*DATA PROVIDED*:
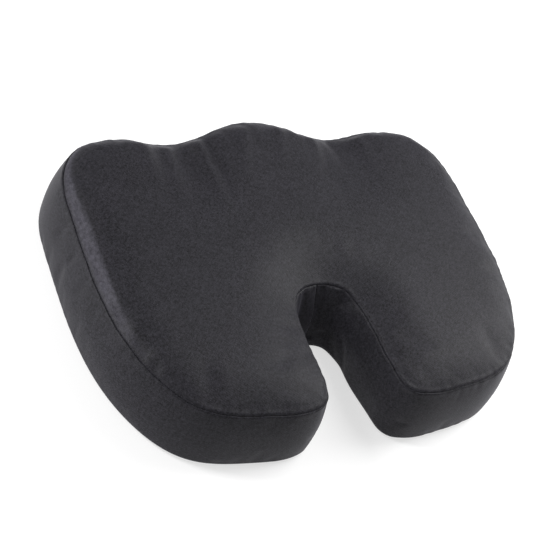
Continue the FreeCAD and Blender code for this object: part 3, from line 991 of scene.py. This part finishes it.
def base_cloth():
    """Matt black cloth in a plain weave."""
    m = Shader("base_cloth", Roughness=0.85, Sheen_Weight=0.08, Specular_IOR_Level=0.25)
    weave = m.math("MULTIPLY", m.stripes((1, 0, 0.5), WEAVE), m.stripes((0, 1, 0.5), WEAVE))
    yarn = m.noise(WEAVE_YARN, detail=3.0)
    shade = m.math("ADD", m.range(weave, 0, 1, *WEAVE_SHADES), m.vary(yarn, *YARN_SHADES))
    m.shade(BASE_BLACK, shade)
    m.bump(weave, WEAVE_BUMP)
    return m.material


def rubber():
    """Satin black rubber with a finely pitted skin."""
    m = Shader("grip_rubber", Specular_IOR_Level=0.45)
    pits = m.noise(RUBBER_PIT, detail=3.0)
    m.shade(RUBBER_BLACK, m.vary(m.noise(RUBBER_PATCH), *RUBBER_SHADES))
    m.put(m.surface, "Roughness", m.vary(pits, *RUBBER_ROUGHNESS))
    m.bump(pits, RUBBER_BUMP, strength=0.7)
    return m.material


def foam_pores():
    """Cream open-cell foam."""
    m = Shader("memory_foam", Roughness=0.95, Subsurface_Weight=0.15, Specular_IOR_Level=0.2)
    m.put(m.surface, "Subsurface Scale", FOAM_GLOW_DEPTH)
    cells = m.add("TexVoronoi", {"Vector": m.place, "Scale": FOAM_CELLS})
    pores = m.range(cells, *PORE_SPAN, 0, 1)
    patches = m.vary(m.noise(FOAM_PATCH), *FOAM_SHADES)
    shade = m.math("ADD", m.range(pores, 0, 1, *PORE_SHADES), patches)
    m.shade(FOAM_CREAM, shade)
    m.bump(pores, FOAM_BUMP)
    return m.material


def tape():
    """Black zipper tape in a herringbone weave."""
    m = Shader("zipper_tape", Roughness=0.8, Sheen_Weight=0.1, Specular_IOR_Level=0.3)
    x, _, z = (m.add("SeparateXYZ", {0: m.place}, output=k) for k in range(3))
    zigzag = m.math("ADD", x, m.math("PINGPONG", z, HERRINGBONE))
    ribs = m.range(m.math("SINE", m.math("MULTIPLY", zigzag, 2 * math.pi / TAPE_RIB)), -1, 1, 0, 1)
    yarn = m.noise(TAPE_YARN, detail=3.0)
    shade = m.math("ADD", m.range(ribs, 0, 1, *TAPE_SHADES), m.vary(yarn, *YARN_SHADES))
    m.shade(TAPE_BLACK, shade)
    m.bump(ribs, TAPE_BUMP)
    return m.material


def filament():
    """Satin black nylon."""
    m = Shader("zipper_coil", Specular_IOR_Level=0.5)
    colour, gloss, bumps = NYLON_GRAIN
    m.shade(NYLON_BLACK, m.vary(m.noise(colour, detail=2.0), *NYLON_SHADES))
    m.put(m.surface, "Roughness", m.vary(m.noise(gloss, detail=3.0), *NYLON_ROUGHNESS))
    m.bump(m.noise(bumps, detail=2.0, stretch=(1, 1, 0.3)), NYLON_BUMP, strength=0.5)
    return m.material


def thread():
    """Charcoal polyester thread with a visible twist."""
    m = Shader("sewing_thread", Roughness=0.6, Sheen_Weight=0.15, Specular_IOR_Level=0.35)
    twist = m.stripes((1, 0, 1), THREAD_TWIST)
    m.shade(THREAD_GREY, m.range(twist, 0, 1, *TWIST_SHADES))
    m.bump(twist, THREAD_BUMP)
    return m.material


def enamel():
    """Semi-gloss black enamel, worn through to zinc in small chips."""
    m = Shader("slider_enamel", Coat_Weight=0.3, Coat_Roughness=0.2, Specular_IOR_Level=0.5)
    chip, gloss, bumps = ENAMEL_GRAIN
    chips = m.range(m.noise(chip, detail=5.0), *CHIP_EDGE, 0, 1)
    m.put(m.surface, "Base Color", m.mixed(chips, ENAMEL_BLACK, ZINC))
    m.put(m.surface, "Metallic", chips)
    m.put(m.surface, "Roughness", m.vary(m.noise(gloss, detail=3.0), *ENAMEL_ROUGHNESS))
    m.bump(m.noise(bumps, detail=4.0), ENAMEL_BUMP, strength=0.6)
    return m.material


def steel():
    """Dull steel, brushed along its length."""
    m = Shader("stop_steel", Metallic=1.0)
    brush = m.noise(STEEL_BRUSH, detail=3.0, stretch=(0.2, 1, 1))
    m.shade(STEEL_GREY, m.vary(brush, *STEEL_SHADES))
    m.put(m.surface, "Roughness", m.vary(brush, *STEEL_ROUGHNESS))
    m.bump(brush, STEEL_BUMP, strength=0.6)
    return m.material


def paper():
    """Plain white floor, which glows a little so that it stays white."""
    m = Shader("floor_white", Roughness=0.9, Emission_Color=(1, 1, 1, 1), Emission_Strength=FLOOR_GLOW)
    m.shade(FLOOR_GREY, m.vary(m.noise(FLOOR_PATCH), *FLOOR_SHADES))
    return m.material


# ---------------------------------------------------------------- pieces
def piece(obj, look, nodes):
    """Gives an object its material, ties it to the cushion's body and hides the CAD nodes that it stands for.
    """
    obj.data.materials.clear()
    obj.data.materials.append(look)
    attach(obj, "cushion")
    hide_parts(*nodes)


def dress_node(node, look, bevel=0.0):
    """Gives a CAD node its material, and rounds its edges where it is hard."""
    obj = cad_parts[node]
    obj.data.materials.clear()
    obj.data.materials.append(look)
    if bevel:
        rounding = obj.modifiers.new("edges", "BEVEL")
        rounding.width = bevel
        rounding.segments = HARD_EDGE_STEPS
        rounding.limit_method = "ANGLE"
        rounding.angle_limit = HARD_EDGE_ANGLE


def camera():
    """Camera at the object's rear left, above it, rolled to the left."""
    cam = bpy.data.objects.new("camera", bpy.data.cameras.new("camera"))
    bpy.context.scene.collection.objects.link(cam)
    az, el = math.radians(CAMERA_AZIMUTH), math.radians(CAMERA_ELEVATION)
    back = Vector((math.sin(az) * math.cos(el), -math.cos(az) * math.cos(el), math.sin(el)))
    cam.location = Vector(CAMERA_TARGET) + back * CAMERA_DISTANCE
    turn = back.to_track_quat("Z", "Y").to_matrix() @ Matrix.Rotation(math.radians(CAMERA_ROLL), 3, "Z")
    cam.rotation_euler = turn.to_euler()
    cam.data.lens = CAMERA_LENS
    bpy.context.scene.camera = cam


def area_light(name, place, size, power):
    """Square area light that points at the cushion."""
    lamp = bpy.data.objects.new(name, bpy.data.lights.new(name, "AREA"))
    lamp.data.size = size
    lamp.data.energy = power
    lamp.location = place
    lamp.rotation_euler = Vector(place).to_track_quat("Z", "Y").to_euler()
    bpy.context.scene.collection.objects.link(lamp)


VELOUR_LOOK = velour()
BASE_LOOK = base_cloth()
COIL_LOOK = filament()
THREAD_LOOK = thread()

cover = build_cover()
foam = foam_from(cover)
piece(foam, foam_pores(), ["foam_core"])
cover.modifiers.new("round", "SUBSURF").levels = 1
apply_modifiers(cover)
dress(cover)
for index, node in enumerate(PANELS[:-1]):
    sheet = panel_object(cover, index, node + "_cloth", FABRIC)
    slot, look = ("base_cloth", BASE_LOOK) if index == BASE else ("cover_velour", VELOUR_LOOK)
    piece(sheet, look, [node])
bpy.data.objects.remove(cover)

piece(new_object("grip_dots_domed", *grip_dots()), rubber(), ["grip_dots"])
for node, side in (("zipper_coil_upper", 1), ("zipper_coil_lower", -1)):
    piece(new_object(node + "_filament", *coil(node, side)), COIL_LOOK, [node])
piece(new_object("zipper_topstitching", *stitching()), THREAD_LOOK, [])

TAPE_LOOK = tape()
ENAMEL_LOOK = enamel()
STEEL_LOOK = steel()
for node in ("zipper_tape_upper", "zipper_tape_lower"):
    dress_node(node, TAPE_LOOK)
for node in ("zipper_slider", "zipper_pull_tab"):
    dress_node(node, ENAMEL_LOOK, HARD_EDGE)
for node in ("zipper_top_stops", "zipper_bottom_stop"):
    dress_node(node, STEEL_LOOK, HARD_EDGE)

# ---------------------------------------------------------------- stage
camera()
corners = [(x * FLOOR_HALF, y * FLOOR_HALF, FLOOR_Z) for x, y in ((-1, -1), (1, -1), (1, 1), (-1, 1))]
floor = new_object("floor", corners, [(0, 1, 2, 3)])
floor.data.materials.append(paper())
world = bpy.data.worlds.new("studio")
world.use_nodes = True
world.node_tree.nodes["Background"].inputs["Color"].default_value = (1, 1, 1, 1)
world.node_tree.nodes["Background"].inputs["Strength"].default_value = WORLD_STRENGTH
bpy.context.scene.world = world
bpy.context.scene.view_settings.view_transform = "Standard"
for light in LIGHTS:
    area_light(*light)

*GIVEN TASK*:
Find the lines containing "cushion" and list every one of them.

*FINISHED TASK*:
    """Gives an object its material, ties it to the cushion's body and hides the CAD nodes that it stands for.
    attach(obj, "cushion")
    """Square area light that points at the cushion."""